Myth #5: The front of your stomach has two separate muscles: The upper abs and lower abs
Reality: The rectus abdominis is one long, flat, continuous sheet of muscle. Any abdominal crunch exercise works the entire muscle, although lifting your upper body off the floor emphasizes the upper portion of the rectus, and lifting your hips off the floor emphasizes the lower portion. When you do ab exercises slowly and with perfect form, you feel the entire muscle working no matter what exercise you do.

Myth #6: You need a gadget to train your abs
Reality: Although ab roller-type contraptions help novices understand the crunch movement, the floor works as well as or better than any device, and last time we checked, the floor was free. Besides, exercises such as the ones shown in this chapter are more challenging and versatile than those performed with a gadget. We’re not fond of health club abdominal machines, either. Most of them strengthen your back and hips more than they do your abs.

Myth #7: Sit-ups are better than crunches
Reality: With any sit-up-type movement, your abdominals are involved only in the first part of the motion. After your shoulders clear the floor, your hip flexor and lower back muscles take over. So there’s no point in sitting all the way up to your knees.

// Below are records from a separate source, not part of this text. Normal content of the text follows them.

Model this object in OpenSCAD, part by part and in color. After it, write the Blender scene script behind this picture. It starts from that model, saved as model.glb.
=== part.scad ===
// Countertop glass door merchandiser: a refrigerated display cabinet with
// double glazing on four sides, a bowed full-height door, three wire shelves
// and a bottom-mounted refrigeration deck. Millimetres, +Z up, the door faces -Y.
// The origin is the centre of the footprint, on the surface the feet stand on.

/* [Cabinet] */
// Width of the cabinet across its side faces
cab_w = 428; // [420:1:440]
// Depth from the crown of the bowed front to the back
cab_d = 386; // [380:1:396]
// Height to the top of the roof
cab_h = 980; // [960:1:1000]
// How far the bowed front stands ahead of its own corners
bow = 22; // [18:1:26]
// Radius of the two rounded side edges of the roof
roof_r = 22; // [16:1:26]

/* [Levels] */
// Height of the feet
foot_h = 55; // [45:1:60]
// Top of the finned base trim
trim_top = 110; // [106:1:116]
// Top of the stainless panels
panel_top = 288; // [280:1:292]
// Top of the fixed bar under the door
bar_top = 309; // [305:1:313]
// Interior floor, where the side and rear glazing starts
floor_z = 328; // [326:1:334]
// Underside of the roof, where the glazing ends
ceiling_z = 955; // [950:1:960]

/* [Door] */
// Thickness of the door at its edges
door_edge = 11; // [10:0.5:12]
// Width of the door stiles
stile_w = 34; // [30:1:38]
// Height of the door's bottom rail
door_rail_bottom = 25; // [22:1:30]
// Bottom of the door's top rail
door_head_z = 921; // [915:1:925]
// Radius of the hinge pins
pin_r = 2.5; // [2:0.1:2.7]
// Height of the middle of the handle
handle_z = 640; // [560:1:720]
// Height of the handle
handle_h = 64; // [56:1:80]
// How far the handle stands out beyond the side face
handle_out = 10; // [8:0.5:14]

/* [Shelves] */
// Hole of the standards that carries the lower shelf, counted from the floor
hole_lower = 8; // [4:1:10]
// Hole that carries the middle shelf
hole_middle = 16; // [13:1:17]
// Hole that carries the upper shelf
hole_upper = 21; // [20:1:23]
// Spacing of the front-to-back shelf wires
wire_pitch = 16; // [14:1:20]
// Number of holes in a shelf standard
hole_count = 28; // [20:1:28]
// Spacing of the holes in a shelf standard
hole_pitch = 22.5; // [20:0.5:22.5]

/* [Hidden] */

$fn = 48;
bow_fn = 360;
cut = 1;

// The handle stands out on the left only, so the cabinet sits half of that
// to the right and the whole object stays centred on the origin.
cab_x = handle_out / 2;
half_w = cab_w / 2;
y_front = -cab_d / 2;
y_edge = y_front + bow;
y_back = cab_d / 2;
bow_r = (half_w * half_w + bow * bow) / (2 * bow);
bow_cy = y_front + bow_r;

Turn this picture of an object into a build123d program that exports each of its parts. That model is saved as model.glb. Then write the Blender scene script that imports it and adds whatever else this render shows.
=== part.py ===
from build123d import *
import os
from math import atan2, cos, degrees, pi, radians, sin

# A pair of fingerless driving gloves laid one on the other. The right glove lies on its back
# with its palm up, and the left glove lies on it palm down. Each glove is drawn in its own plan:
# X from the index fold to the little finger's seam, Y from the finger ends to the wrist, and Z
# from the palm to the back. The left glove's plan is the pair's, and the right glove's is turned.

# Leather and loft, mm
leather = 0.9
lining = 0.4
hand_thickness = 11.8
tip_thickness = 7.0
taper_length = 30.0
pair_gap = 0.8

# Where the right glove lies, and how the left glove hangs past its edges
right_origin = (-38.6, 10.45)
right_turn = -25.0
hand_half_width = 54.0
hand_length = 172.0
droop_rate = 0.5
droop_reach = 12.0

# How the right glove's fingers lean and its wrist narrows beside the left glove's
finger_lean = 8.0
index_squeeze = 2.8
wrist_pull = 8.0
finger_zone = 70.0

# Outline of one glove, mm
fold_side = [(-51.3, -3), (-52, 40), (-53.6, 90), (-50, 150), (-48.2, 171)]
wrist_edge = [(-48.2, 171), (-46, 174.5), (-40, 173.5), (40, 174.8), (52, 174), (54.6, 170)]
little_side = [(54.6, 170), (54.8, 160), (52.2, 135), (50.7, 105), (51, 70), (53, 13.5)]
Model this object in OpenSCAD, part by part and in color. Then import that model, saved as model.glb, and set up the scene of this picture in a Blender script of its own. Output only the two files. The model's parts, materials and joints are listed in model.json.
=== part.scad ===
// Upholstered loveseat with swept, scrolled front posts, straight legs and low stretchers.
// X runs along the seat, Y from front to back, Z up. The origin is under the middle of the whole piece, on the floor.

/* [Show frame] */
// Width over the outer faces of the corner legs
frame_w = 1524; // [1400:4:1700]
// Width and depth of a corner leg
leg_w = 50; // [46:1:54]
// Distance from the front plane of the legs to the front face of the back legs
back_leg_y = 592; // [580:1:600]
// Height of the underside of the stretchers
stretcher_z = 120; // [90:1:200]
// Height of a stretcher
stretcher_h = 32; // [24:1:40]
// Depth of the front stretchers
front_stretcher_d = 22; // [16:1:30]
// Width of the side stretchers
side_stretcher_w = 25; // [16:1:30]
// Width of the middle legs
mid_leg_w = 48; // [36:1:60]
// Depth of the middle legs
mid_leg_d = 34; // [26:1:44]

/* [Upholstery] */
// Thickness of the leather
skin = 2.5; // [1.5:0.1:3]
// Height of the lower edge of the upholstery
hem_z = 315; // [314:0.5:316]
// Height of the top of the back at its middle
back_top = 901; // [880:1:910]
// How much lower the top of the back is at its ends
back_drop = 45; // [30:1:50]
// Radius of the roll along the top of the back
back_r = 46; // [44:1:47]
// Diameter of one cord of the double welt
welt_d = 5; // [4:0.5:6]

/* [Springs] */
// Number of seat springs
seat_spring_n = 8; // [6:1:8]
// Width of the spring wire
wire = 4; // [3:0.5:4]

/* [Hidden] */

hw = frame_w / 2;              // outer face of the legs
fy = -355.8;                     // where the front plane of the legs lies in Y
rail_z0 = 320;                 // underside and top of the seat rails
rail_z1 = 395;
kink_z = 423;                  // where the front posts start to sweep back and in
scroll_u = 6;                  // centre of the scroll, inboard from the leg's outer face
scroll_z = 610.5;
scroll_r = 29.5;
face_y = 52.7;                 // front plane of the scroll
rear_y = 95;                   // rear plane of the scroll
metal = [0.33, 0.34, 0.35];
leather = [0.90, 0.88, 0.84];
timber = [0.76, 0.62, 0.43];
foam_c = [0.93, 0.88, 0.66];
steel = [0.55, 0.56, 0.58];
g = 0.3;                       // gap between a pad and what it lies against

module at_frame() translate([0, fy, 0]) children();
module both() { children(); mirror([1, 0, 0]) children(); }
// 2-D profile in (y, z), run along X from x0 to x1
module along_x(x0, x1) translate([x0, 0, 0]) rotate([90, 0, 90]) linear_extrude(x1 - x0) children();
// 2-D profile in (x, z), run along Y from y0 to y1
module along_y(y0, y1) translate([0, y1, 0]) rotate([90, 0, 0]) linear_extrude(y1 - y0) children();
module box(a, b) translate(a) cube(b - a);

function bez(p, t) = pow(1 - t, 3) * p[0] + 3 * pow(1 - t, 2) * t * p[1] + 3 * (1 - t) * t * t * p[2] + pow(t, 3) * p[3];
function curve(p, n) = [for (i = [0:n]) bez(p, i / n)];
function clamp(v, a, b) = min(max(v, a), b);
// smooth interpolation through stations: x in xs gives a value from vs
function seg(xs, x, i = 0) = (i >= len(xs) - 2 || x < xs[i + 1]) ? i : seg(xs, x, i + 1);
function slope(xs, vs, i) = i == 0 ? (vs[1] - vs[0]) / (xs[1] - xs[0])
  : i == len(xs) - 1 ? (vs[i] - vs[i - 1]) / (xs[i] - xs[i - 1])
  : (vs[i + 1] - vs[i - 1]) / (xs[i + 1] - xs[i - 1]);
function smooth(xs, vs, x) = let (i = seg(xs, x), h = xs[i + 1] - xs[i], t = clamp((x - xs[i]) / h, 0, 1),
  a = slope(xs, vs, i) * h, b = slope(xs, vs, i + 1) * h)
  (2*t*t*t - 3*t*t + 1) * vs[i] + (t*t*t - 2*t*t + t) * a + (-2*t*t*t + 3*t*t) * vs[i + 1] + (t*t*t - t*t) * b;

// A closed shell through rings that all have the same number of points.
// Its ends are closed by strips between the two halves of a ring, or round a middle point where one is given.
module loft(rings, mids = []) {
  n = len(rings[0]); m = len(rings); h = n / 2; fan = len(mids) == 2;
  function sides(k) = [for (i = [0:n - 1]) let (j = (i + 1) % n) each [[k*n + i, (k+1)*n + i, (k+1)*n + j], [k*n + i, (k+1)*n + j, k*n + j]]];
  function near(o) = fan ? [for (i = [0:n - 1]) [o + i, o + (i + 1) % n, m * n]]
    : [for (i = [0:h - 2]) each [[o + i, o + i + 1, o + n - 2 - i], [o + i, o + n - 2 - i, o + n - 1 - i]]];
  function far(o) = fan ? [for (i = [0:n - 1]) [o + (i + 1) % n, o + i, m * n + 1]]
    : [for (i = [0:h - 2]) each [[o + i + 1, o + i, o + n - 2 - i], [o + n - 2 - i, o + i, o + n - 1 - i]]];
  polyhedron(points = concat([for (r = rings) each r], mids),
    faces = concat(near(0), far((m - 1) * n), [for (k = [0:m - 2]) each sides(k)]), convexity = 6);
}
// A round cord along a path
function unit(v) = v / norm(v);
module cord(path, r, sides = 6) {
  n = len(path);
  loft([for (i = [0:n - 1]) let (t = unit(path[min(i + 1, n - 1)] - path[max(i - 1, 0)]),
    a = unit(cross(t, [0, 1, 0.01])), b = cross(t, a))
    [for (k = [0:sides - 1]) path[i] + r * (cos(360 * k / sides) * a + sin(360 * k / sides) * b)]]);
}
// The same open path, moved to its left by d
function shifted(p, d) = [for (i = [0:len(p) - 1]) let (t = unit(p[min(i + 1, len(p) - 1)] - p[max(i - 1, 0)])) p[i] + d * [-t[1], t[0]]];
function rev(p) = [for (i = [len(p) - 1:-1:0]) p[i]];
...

Enjoying Strong Abdominals


Abdominal exercises won’t eliminate fat around your midsection, but abdominal exercises serve you in many other important ways.
  • Real-life benefits: Your abs play a crucial behind-the-scenes role in your daily life, supporting your spine in all of your movements. For instance, as you’re sitting here reading this book, you probably think your abs have very little to do. In fact, they’re the reason you sit up reasonably straight in your chair, as opposed to oozing off the edge like a blob of Jell-O. Your abs are even more important when you perform more complicated movements. Strong abs enable you to stand in line or shovel dirt in your garden for a lot longer without getting a backache.
  • Injury prevention: Most back pain can be reduced — perhaps even eliminated — by strengthening the abdominal muscles along with the lower back muscles and the buttocks. All of your abdominals work together to support and move your spine. The most common way people injure their back is when they combine bending with rotation, especially during lifting. Strong muscles and proper movement habits prevent this and other injuries.
  • The “Feel Good” factor: The notion of washboard abs creates a great deal of anxiety and insecurity among many individuals. Unless you have the genetics to not store fat above your rectus abdominus muscle, the tone of your abdominals, no matter how fit you are, will show directly under your skin. Models and celebrities often have this fat vacuumed out through liposuction to reveal the muscularity underneath or they have airbrush contour tans sprayed on to give the appearance of ‘cut’ abs. Feel good about yourself from simply knowing that you have strong abdominal muscles, regardless of whether the world can see them or not.

Abdominal Muscle Basics


At this point, every household in America probably knows that the abdominal muscles are collectively referred to as the abs. Keep in mind that your abs aren’t just in front of your body but wrap around your body. This fact is important in training because many people only seem to be concerned with training what they see — the front and center — but your abs cover much more of your body.
You have four abdominal muscles:
  • Rectus abdominis: This is the largest abdominal muscle and runs from your breastbone to your pubic bone, a few inches below your belly button. The rectus abdominis
  1. Curls your spine forward when performing crunches (or when you double over with laughter from watching Desperate Housewives).
  2. Keeps your spine still when you move other parts of your body, such as when you lift a heavy box off the floor.

  • Obliques, internal and external: These muscles run diagonally up and down your sides. Your obliques
  1. Help your rectus abdominis curl your spine forward.
  2. Enable you to twist and bend to the side.
  3. Provide lower back support.

  • Transversus abdominis: The transversus abdominis sits directly beneath the rectus abdominis and is the deepest of all your abdominal muscles. This muscle
  1. Is continuously working when you’re sitting and standing.
  2. Helps support your lower back and keep good posture.